* _Given instruction_
Give back, unchanged, the line with "shootNames.forEach(addFoliage);", the line with "cad_box = object_bounds()", and every line between them, and no other line.

━━━ Provided records

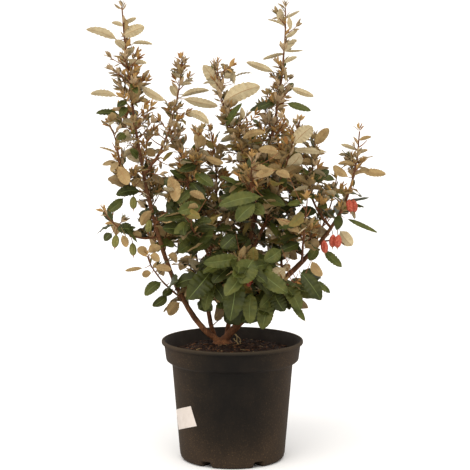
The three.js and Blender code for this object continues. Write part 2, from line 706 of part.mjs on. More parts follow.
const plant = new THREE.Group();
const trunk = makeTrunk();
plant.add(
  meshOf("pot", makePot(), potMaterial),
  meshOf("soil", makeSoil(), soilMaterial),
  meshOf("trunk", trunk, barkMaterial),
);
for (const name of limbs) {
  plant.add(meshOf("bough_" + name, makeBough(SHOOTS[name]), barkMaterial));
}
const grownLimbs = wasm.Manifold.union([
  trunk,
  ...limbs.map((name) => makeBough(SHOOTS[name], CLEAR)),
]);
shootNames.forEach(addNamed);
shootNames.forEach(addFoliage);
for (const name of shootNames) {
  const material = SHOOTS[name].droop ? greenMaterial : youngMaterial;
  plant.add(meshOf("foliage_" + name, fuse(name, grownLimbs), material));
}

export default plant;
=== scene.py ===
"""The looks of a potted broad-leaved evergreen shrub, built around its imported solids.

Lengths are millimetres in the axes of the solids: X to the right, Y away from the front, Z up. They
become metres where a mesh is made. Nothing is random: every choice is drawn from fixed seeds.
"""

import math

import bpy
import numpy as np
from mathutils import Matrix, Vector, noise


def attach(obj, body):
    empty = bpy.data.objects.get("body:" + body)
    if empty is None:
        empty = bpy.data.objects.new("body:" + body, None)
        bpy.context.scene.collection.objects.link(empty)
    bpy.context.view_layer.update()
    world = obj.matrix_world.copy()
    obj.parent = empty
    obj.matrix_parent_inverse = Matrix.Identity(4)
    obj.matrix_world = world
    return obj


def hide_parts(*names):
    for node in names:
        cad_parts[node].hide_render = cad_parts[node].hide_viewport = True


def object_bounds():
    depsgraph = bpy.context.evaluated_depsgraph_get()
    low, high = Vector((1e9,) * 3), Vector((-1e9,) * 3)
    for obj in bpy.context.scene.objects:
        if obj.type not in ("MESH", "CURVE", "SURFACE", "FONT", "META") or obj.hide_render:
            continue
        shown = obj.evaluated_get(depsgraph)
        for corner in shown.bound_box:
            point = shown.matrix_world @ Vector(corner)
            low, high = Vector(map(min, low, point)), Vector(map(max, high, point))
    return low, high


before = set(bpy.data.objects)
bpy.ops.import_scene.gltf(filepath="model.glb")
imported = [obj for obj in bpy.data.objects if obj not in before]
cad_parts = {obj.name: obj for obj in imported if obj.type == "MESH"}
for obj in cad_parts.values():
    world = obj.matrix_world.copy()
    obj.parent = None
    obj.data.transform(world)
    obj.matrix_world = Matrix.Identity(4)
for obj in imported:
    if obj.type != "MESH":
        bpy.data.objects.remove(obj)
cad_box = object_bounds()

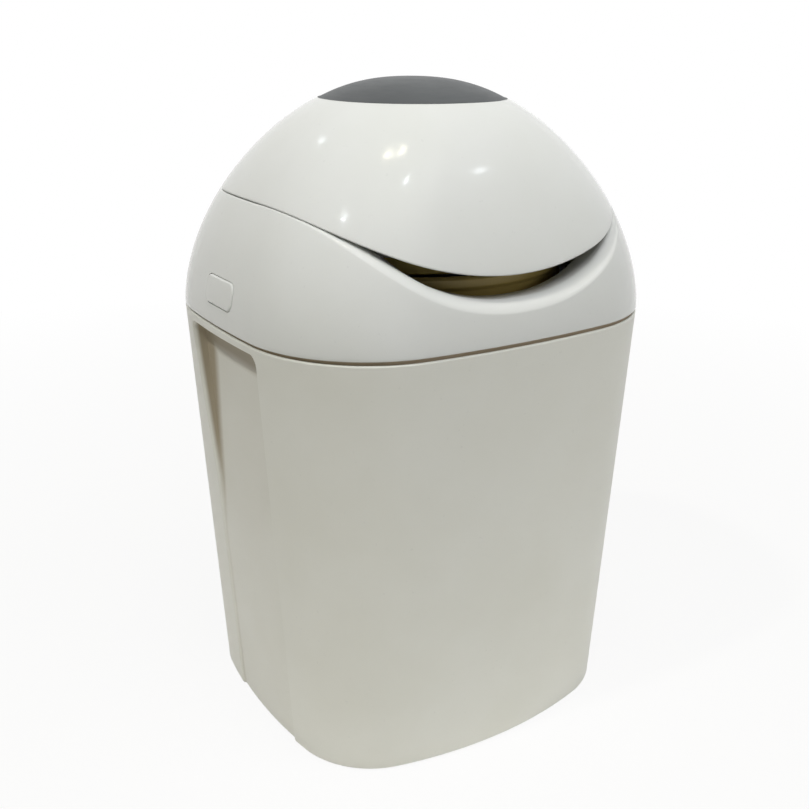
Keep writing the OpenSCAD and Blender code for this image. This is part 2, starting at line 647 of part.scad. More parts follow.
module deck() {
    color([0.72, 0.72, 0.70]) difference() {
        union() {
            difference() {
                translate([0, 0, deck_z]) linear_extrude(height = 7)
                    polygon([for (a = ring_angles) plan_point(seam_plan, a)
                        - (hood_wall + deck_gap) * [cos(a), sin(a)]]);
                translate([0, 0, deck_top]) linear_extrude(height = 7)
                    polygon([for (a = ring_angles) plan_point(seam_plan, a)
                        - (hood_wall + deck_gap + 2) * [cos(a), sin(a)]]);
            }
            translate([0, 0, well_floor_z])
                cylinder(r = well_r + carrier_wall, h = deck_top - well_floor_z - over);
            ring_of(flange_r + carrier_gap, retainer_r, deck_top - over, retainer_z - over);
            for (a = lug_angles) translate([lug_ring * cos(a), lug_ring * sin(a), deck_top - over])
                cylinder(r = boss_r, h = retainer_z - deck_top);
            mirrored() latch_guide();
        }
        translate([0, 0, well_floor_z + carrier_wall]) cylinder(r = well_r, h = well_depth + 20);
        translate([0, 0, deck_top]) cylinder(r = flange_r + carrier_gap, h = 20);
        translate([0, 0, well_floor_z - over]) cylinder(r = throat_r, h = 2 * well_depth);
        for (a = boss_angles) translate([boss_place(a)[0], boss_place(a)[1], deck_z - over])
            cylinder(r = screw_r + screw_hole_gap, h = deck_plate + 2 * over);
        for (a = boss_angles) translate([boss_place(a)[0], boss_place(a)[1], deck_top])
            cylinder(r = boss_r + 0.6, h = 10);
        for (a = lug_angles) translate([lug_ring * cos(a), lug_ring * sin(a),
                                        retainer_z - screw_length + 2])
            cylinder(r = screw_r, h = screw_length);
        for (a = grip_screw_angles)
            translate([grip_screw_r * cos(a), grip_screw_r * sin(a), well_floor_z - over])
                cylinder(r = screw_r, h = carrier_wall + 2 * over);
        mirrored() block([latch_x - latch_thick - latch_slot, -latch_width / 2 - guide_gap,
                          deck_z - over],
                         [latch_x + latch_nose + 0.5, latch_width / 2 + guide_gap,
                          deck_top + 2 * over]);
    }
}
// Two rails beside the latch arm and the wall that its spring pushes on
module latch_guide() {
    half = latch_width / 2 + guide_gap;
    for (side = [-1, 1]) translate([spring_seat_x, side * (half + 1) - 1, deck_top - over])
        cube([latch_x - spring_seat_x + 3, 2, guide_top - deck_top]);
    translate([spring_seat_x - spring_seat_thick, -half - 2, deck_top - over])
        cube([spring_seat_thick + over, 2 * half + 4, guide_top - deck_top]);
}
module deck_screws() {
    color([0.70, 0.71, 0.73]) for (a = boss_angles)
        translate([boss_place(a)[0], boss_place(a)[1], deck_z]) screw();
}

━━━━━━

* _Answer to this task_
shootNames.forEach(addFoliage);
for (const name of shootNames) {
  const material = SHOOTS[name].droop ? greenMaterial : youngMaterial;
  plant.add(meshOf("foliage_" + name, fuse(name, grownLimbs), material));
}

export default plant;
=== scene.py ===
"""The looks of a potted broad-leaved evergreen shrub, built around its imported solids.

Lengths are millimetres in the axes of the solids: X to the right, Y away from the front, Z up. They
become metres where a mesh is made. Nothing is random: every choice is drawn from fixed seeds.
"""

import math

import bpy
import numpy as np
from mathutils import Matrix, Vector, noise


def attach(obj, body):
    empty = bpy.data.objects.get("body:" + body)
    if empty is None:
        empty = bpy.data.objects.new("body:" + body, None)
        bpy.context.scene.collection.objects.link(empty)
    bpy.context.view_layer.update()
    world = obj.matrix_world.copy()
    obj.parent = empty
    obj.matrix_parent_inverse = Matrix.Identity(4)
    obj.matrix_world = world
    return obj


def hide_parts(*names):
    for node in names:
        cad_parts[node].hide_render = cad_parts[node].hide_viewport = True


def object_bounds():
    depsgraph = bpy.context.evaluated_depsgraph_get()
    low, high = Vector((1e9,) * 3), Vector((-1e9,) * 3)
    for obj in bpy.context.scene.objects:
        if obj.type not in ("MESH", "CURVE", "SURFACE", "FONT", "META") or obj.hide_render:
            continue
        shown = obj.evaluated_get(depsgraph)
        for corner in shown.bound_box:
            point = shown.matrix_world @ Vector(corner)
            low, high = Vector(map(min, low, point)), Vector(map(max, high, point))
    return low, high


before = set(bpy.data.objects)
bpy.ops.import_scene.gltf(filepath="model.glb")
imported = [obj for obj in bpy.data.objects if obj not in before]
cad_parts = {obj.name: obj for obj in imported if obj.type == "MESH"}
for obj in cad_parts.values():
    world = obj.matrix_world.copy()
    obj.parent = None
    obj.data.transform(world)
    obj.matrix_world = Matrix.Identity(4)
for obj in imported:
    if obj.type != "MESH":
        bpy.data.objects.remove(obj)
cad_box = object_bounds()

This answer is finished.